Detox, juice cleanse, intermittent fasting, keto… after all the holiday season indulgences come the inevitable New Year diet plans. And while the methods may differ, all of these diets tap into our own impulse to turn over a new leaf - and lose weight quickly! - as we enter January.
We take a slightly different approach to this body transformation obsession, preferring to focus more on how our food and lifestyle choices have the potential to improve our health, support our well-being, and even help the environment. This year, we’re saying no to crash diets and faddy food, and instead examine how small, achievable changes can keep us motivated and healthy, long after the initial rush of New Year’s resolutions have faded…
Let Food Be Thy Medicine
They say, “you are what you eat”, but for so many of us who are time-pressed and stressed-out, convenience ends up taking priority over health. At the end of a busy day, it’s all too easy to reach for highly processed foods that are quick to prepare, instead of cooking from scratch. The problem is, a lack of fresh, nutritious and satisfying food makes us feel even more tired and sluggish.
Occasionally, our bodies’ intolerance of a particular common foodstuff can even manifest in allergies and illness. According to Hong Kong-based health testing specialist Biotek, up to 45% of the global population suffer from some sort of food sensitivity or allergy. This startling figure can manifest in a number of different ways, including digestive issues, migraine, and – common to city-dwellers – skin complaints such as dermatitis and eczema.
This is a familiar story to Hong Kong food blogger Yuki Poon, who suffered with eczema and consistently battled with problematic skin, right up until she discovered that she was actually unable to tolerate dairy or eggs. Since eliminating these trigger foods in 2016, Yuki’s eczema has disappeared entirely. She now shares delicious vegan food tips and recipes via her Instagram feed, @clearskindiary, and will be joining us to co-host a Detox Happy Hour on 9 Jan.
Little Steps To Success
Of course, adopting a healthier lifestyle doesn’t have to mean going entirely vegan – the new catchphrase is “flexitarianism”! - but it is also important to understand the impact that our food choices have on the planet.
With global meat production responsible for up to 18% of the greenhouse gasses produced each year (more than all cars, trains and planes combined!), cutting down on our meat consumption even a little can have dramatic effects for the environment. Hong Kong-based social start-up Green Monday encourages people to choose plant-based meals once a week, reasoning that a moderate change adopted en-masse can be both impactful and sustainable.
A Holistic Approach
And what of Tove & Libra? Are we practicing what we preach?
Founder Christine shares her thoughts on achieving a better balance in the New Year, “For me, healthy eating is about moderation, not perfection. I try to have one carb-free meal a day; if I know I’m having a steak dinner then I aim to eat vegetarian the next day."

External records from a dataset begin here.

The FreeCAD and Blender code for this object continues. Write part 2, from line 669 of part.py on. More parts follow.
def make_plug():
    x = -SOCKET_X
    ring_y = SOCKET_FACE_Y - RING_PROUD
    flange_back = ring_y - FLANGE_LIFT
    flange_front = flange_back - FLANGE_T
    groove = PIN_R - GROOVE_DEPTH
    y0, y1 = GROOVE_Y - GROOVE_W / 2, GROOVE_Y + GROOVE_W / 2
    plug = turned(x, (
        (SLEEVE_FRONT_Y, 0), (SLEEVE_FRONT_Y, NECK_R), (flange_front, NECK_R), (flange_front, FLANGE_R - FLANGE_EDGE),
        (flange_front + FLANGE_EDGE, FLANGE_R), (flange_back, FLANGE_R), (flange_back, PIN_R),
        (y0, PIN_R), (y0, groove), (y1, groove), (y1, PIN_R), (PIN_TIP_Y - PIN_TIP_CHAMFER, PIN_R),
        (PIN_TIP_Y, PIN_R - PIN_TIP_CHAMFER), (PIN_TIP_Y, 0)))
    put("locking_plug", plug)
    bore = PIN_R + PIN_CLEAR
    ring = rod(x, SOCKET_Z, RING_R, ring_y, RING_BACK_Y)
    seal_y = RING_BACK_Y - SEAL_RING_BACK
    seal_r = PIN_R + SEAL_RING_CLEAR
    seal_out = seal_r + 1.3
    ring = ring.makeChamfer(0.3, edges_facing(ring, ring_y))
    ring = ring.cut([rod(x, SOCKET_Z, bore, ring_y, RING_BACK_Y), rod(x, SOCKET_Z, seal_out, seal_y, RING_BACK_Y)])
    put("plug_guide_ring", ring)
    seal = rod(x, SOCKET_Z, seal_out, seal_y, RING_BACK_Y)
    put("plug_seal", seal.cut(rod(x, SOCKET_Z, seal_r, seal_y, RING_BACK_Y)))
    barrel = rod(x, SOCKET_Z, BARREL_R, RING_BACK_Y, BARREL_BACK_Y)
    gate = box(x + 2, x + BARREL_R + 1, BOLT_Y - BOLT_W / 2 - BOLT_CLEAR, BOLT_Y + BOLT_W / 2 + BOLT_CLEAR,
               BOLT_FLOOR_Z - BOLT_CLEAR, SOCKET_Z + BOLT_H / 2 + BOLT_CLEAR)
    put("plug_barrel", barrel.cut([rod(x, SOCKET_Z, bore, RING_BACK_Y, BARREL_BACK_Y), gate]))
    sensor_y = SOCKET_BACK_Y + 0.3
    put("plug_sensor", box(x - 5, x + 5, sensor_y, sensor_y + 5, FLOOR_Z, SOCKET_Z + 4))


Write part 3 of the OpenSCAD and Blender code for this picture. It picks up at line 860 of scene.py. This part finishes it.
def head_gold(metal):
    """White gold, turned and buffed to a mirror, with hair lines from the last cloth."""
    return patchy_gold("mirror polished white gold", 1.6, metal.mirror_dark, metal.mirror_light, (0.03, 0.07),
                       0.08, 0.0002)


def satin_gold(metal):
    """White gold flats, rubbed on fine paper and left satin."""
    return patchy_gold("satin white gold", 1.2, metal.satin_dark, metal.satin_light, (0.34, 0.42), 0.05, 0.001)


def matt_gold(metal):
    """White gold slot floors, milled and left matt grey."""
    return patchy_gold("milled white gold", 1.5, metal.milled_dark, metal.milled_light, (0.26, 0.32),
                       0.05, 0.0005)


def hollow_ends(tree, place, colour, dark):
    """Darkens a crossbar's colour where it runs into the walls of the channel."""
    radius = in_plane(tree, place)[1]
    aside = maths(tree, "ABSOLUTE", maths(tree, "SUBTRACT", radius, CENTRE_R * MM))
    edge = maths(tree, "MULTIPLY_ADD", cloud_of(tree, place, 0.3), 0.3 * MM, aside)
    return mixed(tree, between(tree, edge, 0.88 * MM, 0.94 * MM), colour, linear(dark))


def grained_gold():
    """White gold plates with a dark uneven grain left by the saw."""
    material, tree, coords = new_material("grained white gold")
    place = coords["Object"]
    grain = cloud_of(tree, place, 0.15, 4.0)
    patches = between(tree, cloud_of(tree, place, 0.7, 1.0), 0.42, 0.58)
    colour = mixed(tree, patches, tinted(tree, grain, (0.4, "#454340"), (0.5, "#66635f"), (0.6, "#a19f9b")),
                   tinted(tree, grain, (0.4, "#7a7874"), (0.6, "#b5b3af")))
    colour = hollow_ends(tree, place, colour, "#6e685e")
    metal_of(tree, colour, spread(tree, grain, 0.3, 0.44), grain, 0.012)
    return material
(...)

"Plenty" cookbook by Ottolenghi
She adds, “I find a great cookbook can help to alleviate any concerns about incorporating healthy meals into our diet – if it tastes good it doesn't matter if it's gluten-free or dairy-free! I personally love the Plenty series by Yotam Ottolenghi, which focuses on plant-based dishes prepared in beautiful and delicious ways.”
The Tove & Libra philosophy has always been focused on looking and feeling good, both inside and out. We are committed to supporting our community in making ethical, sustainable lifestyle choices - whether it’s when we dress in the morning, or when we sit down for a family dinner - one green step at a time.